• RECORDS FOR THIS EXERCISE
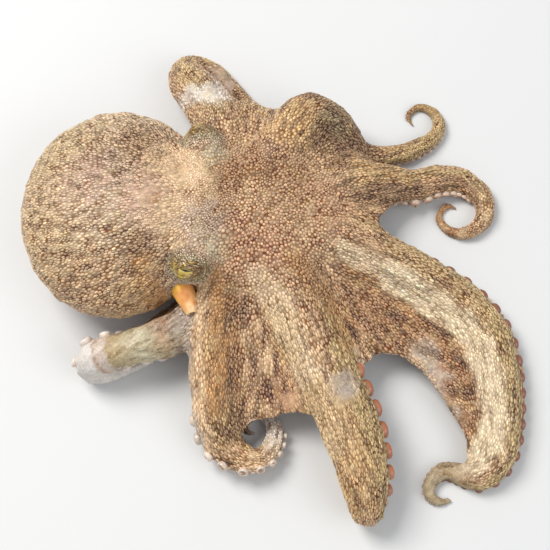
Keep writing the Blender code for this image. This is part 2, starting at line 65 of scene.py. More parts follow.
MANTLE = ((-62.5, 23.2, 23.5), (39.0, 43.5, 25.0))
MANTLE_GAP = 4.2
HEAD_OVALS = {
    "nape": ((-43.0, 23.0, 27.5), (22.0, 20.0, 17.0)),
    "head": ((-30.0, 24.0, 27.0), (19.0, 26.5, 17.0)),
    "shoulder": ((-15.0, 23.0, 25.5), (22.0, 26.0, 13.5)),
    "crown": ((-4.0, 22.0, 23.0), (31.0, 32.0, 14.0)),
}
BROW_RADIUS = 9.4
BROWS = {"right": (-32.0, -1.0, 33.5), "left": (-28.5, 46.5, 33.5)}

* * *

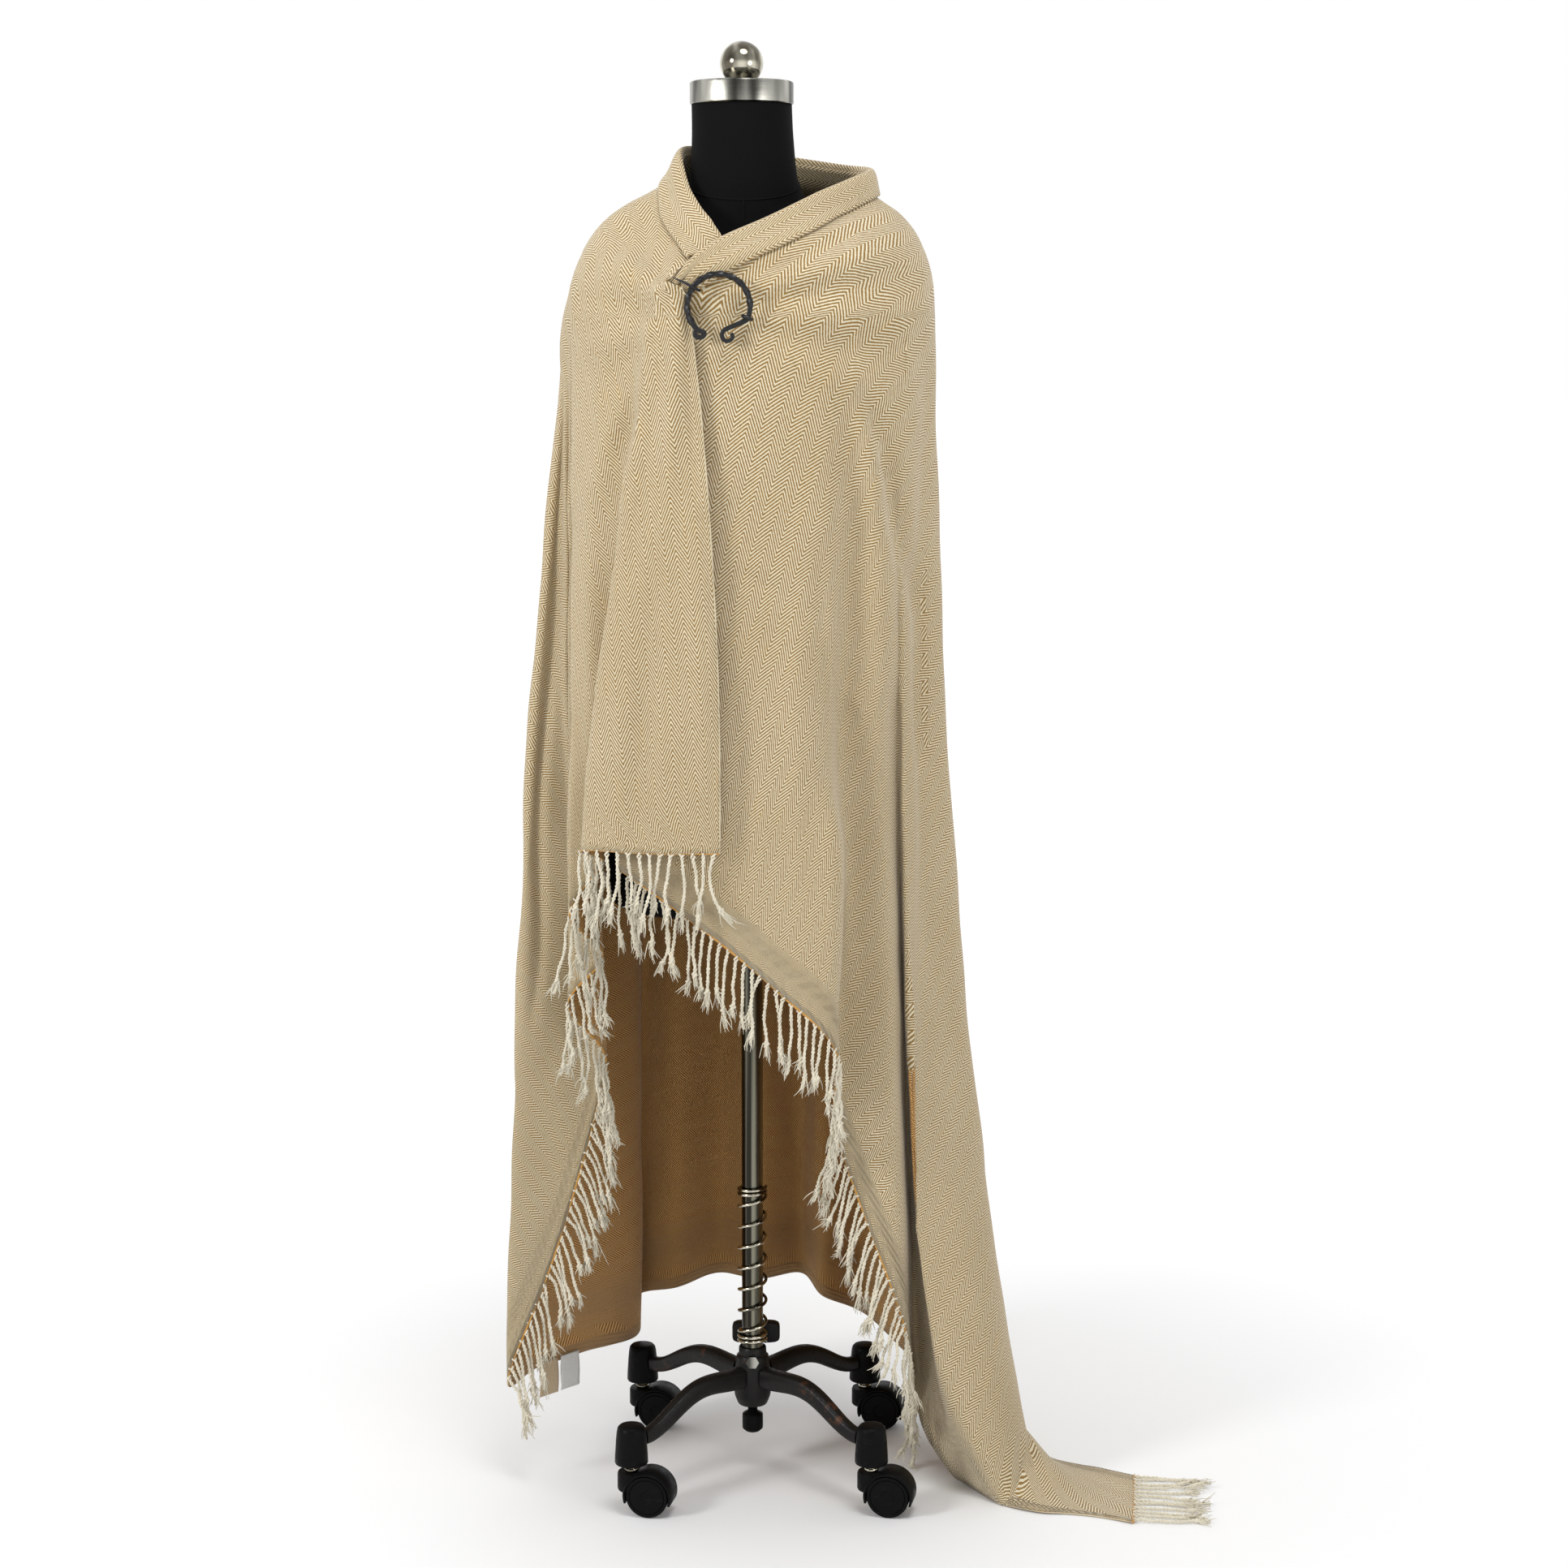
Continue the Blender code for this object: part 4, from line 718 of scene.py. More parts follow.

...

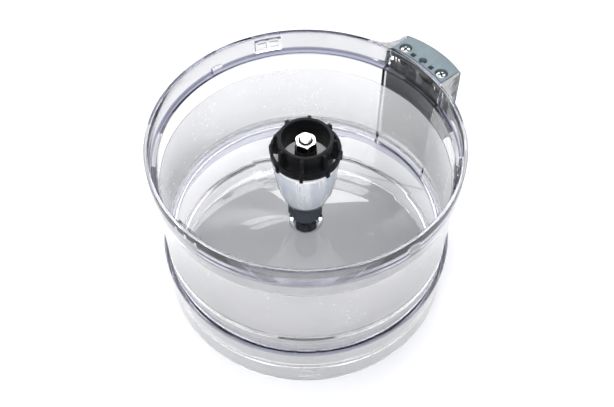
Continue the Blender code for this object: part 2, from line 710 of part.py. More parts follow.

• AIM
Where a line contains the string "follow", extract that line.

• RESPONSE
Keep writing the Blender code for this image. This is part 2, starting at line 65 of scene.py. More parts follow.
Continue the Blender code for this object: part 4, from line 718 of scene.py. More parts follow.
Continue the Blender code for this object: part 2, from line 710 of part.py. More parts follow.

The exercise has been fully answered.